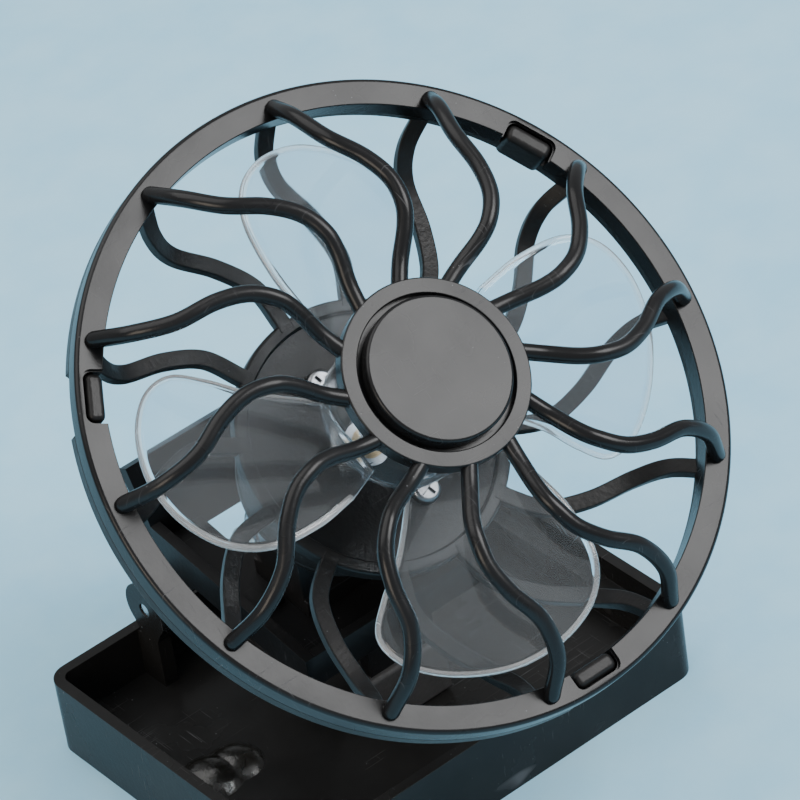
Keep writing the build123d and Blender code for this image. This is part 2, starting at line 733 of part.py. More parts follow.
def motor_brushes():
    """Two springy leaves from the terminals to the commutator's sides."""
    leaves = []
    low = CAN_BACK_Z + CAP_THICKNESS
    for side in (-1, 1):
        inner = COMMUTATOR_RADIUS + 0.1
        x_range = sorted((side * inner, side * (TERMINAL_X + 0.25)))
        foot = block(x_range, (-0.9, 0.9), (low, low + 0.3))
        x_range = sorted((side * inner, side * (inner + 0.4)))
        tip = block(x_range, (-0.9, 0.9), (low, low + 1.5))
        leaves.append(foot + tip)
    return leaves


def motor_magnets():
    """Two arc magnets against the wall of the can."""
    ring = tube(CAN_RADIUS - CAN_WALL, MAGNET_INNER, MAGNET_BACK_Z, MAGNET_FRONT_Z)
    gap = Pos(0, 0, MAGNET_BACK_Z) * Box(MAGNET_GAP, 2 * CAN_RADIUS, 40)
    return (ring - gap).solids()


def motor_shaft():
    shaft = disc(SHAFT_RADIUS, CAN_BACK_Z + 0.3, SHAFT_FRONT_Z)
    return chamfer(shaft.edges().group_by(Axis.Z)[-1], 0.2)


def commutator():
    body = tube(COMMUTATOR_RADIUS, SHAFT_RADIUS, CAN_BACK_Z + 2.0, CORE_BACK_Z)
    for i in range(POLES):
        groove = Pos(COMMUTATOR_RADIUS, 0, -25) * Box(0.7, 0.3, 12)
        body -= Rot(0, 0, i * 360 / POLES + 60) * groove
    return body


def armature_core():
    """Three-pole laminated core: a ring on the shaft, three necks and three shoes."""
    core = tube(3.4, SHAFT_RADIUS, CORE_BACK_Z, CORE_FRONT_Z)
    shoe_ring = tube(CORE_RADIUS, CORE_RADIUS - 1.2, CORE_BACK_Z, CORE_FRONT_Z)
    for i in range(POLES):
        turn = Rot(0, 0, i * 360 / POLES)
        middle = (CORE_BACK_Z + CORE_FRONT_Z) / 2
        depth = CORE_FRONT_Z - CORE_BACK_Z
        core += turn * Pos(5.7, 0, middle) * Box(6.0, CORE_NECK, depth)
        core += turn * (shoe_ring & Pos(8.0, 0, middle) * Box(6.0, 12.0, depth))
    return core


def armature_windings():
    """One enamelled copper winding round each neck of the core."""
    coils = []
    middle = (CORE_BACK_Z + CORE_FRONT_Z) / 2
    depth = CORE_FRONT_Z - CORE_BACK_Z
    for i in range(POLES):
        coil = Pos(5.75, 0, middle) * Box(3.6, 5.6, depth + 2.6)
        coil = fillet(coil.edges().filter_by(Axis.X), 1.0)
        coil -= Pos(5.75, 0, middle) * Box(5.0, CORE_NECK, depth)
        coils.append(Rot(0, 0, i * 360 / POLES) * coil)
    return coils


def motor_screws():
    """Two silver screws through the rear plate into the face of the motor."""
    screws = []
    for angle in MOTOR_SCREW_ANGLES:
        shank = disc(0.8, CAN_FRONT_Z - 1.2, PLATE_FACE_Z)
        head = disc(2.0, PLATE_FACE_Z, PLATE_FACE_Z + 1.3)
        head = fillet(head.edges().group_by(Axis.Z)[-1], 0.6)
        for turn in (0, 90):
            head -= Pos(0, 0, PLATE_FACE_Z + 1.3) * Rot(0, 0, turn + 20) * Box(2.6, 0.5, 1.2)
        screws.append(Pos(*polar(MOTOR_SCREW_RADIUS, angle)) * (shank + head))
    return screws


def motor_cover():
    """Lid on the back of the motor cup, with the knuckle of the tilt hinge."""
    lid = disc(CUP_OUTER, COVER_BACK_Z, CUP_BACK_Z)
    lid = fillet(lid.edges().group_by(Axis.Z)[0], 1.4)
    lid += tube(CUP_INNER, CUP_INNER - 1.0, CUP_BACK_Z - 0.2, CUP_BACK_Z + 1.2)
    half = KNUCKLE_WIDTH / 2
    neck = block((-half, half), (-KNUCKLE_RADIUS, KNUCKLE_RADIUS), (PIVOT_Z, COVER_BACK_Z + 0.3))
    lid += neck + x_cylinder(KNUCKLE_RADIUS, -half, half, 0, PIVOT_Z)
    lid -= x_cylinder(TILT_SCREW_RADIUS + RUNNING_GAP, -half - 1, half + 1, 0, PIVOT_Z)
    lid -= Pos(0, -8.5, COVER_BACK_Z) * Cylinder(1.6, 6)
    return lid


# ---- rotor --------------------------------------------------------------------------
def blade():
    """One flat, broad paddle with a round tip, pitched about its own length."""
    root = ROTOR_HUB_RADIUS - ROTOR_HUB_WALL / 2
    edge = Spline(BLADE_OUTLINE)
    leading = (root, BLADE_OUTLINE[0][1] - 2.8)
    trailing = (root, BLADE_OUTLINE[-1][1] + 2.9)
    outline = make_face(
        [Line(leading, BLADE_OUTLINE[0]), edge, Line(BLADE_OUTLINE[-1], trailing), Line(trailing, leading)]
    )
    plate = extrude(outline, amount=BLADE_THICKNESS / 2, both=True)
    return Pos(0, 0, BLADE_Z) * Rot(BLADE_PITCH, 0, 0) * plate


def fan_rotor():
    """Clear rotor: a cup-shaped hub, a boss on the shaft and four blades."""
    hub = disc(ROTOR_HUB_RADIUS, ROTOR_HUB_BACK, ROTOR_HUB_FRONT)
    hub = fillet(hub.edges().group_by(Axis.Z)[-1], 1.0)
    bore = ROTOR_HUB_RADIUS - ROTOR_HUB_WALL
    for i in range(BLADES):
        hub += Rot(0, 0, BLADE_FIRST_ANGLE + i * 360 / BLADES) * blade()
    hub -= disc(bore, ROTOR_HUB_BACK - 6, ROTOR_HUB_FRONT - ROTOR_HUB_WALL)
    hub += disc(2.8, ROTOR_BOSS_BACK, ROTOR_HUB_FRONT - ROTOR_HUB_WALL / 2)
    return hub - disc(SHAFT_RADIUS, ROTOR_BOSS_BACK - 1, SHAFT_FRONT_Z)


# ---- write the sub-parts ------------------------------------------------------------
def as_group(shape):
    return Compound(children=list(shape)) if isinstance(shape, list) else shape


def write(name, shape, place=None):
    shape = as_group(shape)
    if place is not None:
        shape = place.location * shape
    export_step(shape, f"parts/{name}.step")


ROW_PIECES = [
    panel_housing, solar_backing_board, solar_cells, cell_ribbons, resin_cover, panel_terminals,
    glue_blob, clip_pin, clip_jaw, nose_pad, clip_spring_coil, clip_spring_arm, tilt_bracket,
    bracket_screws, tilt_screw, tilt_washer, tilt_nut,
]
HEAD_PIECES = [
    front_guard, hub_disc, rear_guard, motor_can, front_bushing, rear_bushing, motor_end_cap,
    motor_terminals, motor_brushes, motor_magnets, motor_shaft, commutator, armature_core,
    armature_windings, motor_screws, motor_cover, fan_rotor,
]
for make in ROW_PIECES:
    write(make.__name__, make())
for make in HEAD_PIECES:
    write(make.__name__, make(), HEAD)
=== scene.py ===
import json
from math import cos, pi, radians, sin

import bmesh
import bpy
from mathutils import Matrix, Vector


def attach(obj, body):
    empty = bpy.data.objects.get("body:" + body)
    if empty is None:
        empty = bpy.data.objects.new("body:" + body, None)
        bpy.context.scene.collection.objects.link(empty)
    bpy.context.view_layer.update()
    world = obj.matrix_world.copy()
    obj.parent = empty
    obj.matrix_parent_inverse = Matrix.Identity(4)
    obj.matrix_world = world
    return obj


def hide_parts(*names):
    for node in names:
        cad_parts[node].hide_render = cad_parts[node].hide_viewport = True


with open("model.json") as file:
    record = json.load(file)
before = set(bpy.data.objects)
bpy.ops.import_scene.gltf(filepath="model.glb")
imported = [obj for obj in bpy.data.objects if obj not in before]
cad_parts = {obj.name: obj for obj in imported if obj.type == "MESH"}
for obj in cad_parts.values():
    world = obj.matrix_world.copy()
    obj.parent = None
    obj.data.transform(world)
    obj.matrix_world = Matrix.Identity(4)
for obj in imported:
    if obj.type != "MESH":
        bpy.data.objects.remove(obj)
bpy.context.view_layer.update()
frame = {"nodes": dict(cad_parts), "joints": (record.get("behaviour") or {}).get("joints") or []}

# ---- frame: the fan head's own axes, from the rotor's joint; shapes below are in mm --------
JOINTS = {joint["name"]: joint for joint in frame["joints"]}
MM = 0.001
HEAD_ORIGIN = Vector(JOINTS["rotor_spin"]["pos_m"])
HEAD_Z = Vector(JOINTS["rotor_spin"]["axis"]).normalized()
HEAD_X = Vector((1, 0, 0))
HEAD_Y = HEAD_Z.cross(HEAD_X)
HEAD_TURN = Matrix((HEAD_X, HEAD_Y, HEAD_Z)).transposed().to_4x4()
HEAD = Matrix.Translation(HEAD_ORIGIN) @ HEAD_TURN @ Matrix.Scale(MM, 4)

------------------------

YOUR TASK.
Reproduce verbatim the lines above, from the line with "if place is" through the line with "bpy.data.objects.remove(obj)".

CORRECT RESPONSE.
    if place is not None:
        shape = place.location * shape
    export_step(shape, f"parts/{name}.step")


ROW_PIECES = [
    panel_housing, solar_backing_board, solar_cells, cell_ribbons, resin_cover, panel_terminals,
    glue_blob, clip_pin, clip_jaw, nose_pad, clip_spring_coil, clip_spring_arm, tilt_bracket,
    bracket_screws, tilt_screw, tilt_washer, tilt_nut,
]
HEAD_PIECES = [
    front_guard, hub_disc, rear_guard, motor_can, front_bushing, rear_bushing, motor_end_cap,
    motor_terminals, motor_brushes, motor_magnets, motor_shaft, commutator, armature_core,
    armature_windings, motor_screws, motor_cover, fan_rotor,
]
for make in ROW_PIECES:
    write(make.__name__, make())
for make in HEAD_PIECES:
    write(make.__name__, make(), HEAD)
=== scene.py ===
import json
from math import cos, pi, radians, sin

import bmesh
import bpy
from mathutils import Matrix, Vector


def attach(obj, body):
    empty = bpy.data.objects.get("body:" + body)
    if empty is None:
        empty = bpy.data.objects.new("body:" + body, None)
        bpy.context.scene.collection.objects.link(empty)
    bpy.context.view_layer.update()
    world = obj.matrix_world.copy()
    obj.parent = empty
    obj.matrix_parent_inverse = Matrix.Identity(4)
    obj.matrix_world = world
    return obj


def hide_parts(*names):
    for node in names:
        cad_parts[node].hide_render = cad_parts[node].hide_viewport = True


with open("model.json") as file:
    record = json.load(file)
before = set(bpy.data.objects)
bpy.ops.import_scene.gltf(filepath="model.glb")
imported = [obj for obj in bpy.data.objects if obj not in before]
cad_parts = {obj.name: obj for obj in imported if obj.type == "MESH"}
for obj in cad_parts.values():
    world = obj.matrix_world.copy()
    obj.parent = None
    obj.data.transform(world)
    obj.matrix_world = Matrix.Identity(4)
for obj in imported:
    if obj.type != "MESH":
        bpy.data.objects.remove(obj)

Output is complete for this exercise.